Publicado en Diario de Noticias de Álava el 10 de junio de 2014
Tanto y tan bien nos engañan que a veces tengo la impresión de que tanto engaño sólo es posible con nuestra inestimable colaboración. Sale un teórico con nombre de whisky de malta o de cadena de hamburguesas, nos habla de la aldea global y allá que nos engañamos todos y nosotros también. Que no, que Mcluhan no dijo nada de que globalizar la aldea fuese tener todos un chalé en la Ciudad Jardín, en Sotogrande o en Saint Tropez. Eso no se globaliza nunca. A veces se nacionaliza, se incauta, se expropia o se desamortiza, llámelo x. El caso es que se le quita al que lo tiene y se reparte, a las buenas o a las malas, cosa que desgraciadamente suele ser frecuente y hasta necesario. El que tiene mucho generalmente tiene de todo menos la costumbre de repartir.

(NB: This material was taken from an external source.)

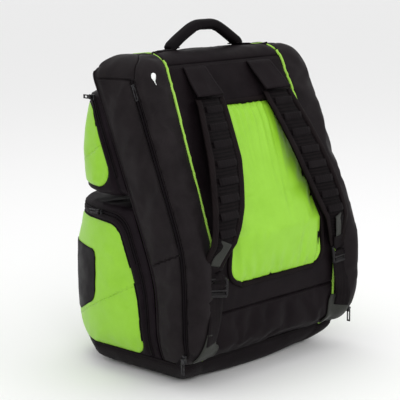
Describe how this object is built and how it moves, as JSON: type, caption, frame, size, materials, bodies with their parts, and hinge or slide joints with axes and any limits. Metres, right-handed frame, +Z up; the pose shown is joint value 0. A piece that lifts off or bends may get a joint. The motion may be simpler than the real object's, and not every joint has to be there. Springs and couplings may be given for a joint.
{
  "type": "racket sports backpack",
  "caption": "Free-standing padded racket backpack with leaning back, side-zipped racket compartment, two domed zipped front pockets, shoulder straps and a top carry handle.",
  "frame": {"origin": "centre of the bounding box in X and Y, on the ground plane under the base", "axes": "+Z up; -Y is the side worn against the back, with the shoulder straps; +Y is the front with the two pockets"},
  "size_m": [0.4304, 0.3533, 0.5735],
  "materials": {
    "black_fabric": "coated polyester weave",
    "lime_fabric": "coated polyester, slight sheen",
    "lime_piping": "woven cord",
    "zip_metal": "worn gunmetal",
    "black_plastic": "moulded",
    "black_webbing": "ribbed webbing",
    "strap_mesh": "air mesh",
    "grey_tab": "grey reinforced webbing",
    "white_print": "printed",
    "patch_print": "plain printed patch",
    "stiffener": "polyethylene board",
    "zip_tape": "coil zip",
    "handle_fabric": "padded webbing"
  },
  "bodies": {
    "bag_shell": {"back_pad": "lime_fabric", "back_panel": "black_fabric", "base_board": "stiffener", "base_panel": "black_fabric", "frame_sheet": "stiffener", "front_panel": "black_fabric", "handle_anchors": "black_webbing", "left_back_strip": "black_fabric", "left_lower_side": "black_fabric", "left_piping": "lime_piping", "left_side_top": "black_fabric", "left_side_zip": "zip_tape", "left_strap_anchor": "grey_tab", "left_strap_yoke": "black_fabric", "lower_back_panel": "black_fabric", "lower_pocket_foot": "lime_fabric", "lower_pocket_gusset": "black_fabric", "lower_pocket_mouth": "black_fabric", "lower_pocket_zip": "zip_tape", "racket_symbol": "white_print", "right_back_strip": "black_fabric", "right_lower_side": "black_fabric", "right_piping": "lime_piping", "right_side_top": "black_fabric", "right_side_zip": "zip_tape", "right_strap_anchor": "grey_tab", "right_strap_yoke": "black_fabric", "top_panel": "black_fabric", "upper_pocket_foot": "lime_fabric", "upper_pocket_gusset": "black_fabric", "upper_pocket_mouth": "black_fabric", "upper_pocket_zip": "zip_tape"},
    "left_door": {"left_racket_door": "black_fabric"},
    "left_strap": {"left_strap_pad": "strap_mesh", "left_strap_tab": "grey_tab", "left_ladder_lock": "black_plastic", "left_strap_webbing": "black_webbing"},
    "left_low_slider_body": {"left_low_slider": "zip_metal"},
    "left_low_pull_body": {"left_low_pull": "zip_metal"},
    "left_top_slider_body": {"left_top_slider": "zip_metal"},
    "left_top_pull_body": {"left_top_pull": "zip_metal"},
    "right_door": {"right_racket_door": "black_fabric"},
    "right_strap": {"right_strap_pad": "strap_mesh", "right_strap_tab": "grey_tab", "right_ladder_lock": "black_plastic", "right_strap_webbing": "black_webbing"},
    "right_low_slider_body": {"right_low_slider": "zip_metal"},
    "right_low_pull_body": {"right_low_pull": "zip_metal"},
    "right_top_slider_body": {"right_top_slider": "zip_metal"},
    "right_top_pull_body": {"right_top_pull": "zip_metal"},
    "lower_lid": {"lower_lid_band": "black_fabric", "lower_lid_panel": "lime_fabric", "blank_patch": "patch_print"},
    "upper_lid": {"upper_lid_band": "black_fabric", "upper_lid_panel": "lime_fabric"},
    "lower_pocket_slider_body": {"lower_pocket_slider": "zip_metal"},
    "lower_pocket_pull_body": {"lower_pocket_pull": "zip_metal"},
    "upper_pocket_slider_body": {"upper_pocket_slider": "zip_metal"},
    "upper_pocket_pull_body": {"upper_pocket_pull": "zip_metal"},
    "handle": {"handle_grip": "handle_fabric"}
  },
  "joints": [
    {"name": "left_door_hinge", "type": "hinge", "parent": "bag_shell", "child": "left_door", "pos_m": [-0.20546, -0.02368, 0.3], "axis": [-0.0108, -0.395, -0.9186], "range_deg": [0, 60]},
    {"name": "left_strap_lift", "type": "hinge", "parent": "bag_shell", "child": "left_strap", "pos_m": [-0.084, -0.06311, 0.452], "axis": [-1, 0, 0], "range_deg": [0, 25]},
    {"name": "left_low_zip", "type": "slide", "parent": "bag_shell", "child": "left_low_slider_body", "axis": [0, 0, 1], "range_m": [0, 0.14]},
    {"name": "left_low_pull_turn", "type": "hinge", "parent": "left_low_slider_body", "child": "left_low_pull_body", "pos_m": [-0.21329, -0.13456, 0.06], "axis": [0, 1, 0], "range_deg": [0, 100]},
    {"name": "left_top_zip", "type": "slide", "parent": "bag_shell", "child": "left_top_slider_body", "axis": [-0.0108, -0.395, -0.9186], "range_m": [0, 0.2]},
    {"name": "left_top_pull_turn", "type": "hinge", "parent": "left_top_slider_body", "child": "left_top_pull_body", "pos_m": [-0.20834, -0.02433, 0.48006], "axis": [-0.0047, 0.9187, -0.395], "range_deg": [0, 100]},
    {"name": "right_door_hinge", "type": "hinge", "parent": "bag_shell", "child": "right_door", "pos_m": [0.20546, -0.02368, 0.3], "axis": [-0.0108, 0.395, 0.9186], "range_deg": [0, 60]},
    {"name": "right_strap_lift", "type": "hinge", "parent": "bag_shell", "child": "right_strap", "pos_m": [0.084, -0.06311, 0.452], "axis": [-1, 0, 0], "range_deg": [0, 25]},
    {"name": "right_low_zip", "type": "slide", "parent": "bag_shell", "child": "right_low_slider_body", "axis": [0, 0, 1], "range_m": [0, 0.14]},
    {"name": "right_low_pull_turn", "type": "hinge", "parent": "right_low_slider_body", "child": "right_low_pull_body", "pos_m": [0.21329, -0.13456, 0.06], "axis": [0, -1, 0], "range_deg": [0, 100]},
    {"name": "right_top_zip", "type": "slide", "parent": "bag_shell", "child": "right_top_slider_body", "axis": [0.0108, -0.395, -0.9186], "range_m": [0, 0.2]},
    {"name": "right_top_pull_turn", "type": "hinge", "parent": "right_top_slider_body", "child": "right_top_pull_body", "pos_m": [0.20834, -0.02433, 0.48006], "axis": [-0.0047, -0.9187, 0.395], "range_deg": [0, 100]},
    {"name": "lower_lid_fold", "type": "hinge", "parent": "bag_shell", "child": "lower_lid", "pos_m": [0, 0.1724, 0.06], "axis": [-1, 0, 0], "range_deg": [0, 75]},
    {"name": "upper_lid_fold", "type": "hinge", "parent": "bag_shell", "child": "upper_lid", "pos_m": [0, 0.1356, 0.326], "axis": [-1, 0, 0], "range_deg": [0, 75]},
    {"name": "lower_pocket_zip_run", "type": "slide", "parent": "lower_lid", "child": "lower_pocket_slider_body", "axis": [0, -1, 0], "range_m": [0, 0.03]},
    {"name": "lower_pocket_pull_turn", "type": "hinge", "parent": "lower_pocket_slider_body", "child": "lower_pocket_pull_body", "pos_m": [-0.21143, 0.0574, 0.2688], "axis": [0, 0, 1], "range_deg": [0, 100]},
    {"name": "upper_pocket_zip_run", "type": "slide", "parent": "upper_lid", "child": "upper_pocket_slider_body", "axis": [0, 1, 0], "range_m": [0, 0.012]},
    {"name": "upper_pocket_pull_turn", "type": "hinge", "parent": "upper_pocket_slider_body", "child": "upper_pocket_pull_body", "pos_m": [-0.20924, 0.0734, 0.4548], "axis": [0, 0, 1], "range_deg": [0, 100]},
    {"name": "handle_fold", "type": "hinge", "parent": "bag_shell", "child": "handle", "pos_m": [0, 0.0184, 0.5361], "axis": [1, 0, 0], "range_deg": [-60, 60], "stiffness_Nm_per_rad": 0.12}
  ]
}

Globalizar la aldea que tenemos es dejarnos de pijotadas y de sueños y asumir nuestra aldeana condición aquí y en Sebastopol. Y hacerlo además empezando por las pequeñas costumbres diarias. Recuperar esos saludos que cruzábamos por el mundo. Aquellos toques de claxon y agitar de brazos por las ventanas abiertas del coche sin aire acondicionado con los que celebrábamos el encuentro con una matrícula de Vitoria en Benidorm, Salou o Fuengirola. Portarnos como aldeanos en el campo y en la playa, adoptando esa humanidad tan aldeana y tan global que nos hace reconocernos, sonreírnos y sentirnos hermanos por círculos o esferas. En el campo y en el monte se asume como propios a los de la especie; en la playa o la ciudad ajena a los de la propia playa o ciudad, y en esta a los de la familia, y en la familia a los de la casa y en la vida en general, a todos menos a uno, a ese que estará ahora mismo plano en mano pensando a quien quitarle una placa para poner otra con el nombre Leonor, que para eso, mire usted, para eso si que seguimos siendo aldeanos como globos y pelotas como bobos.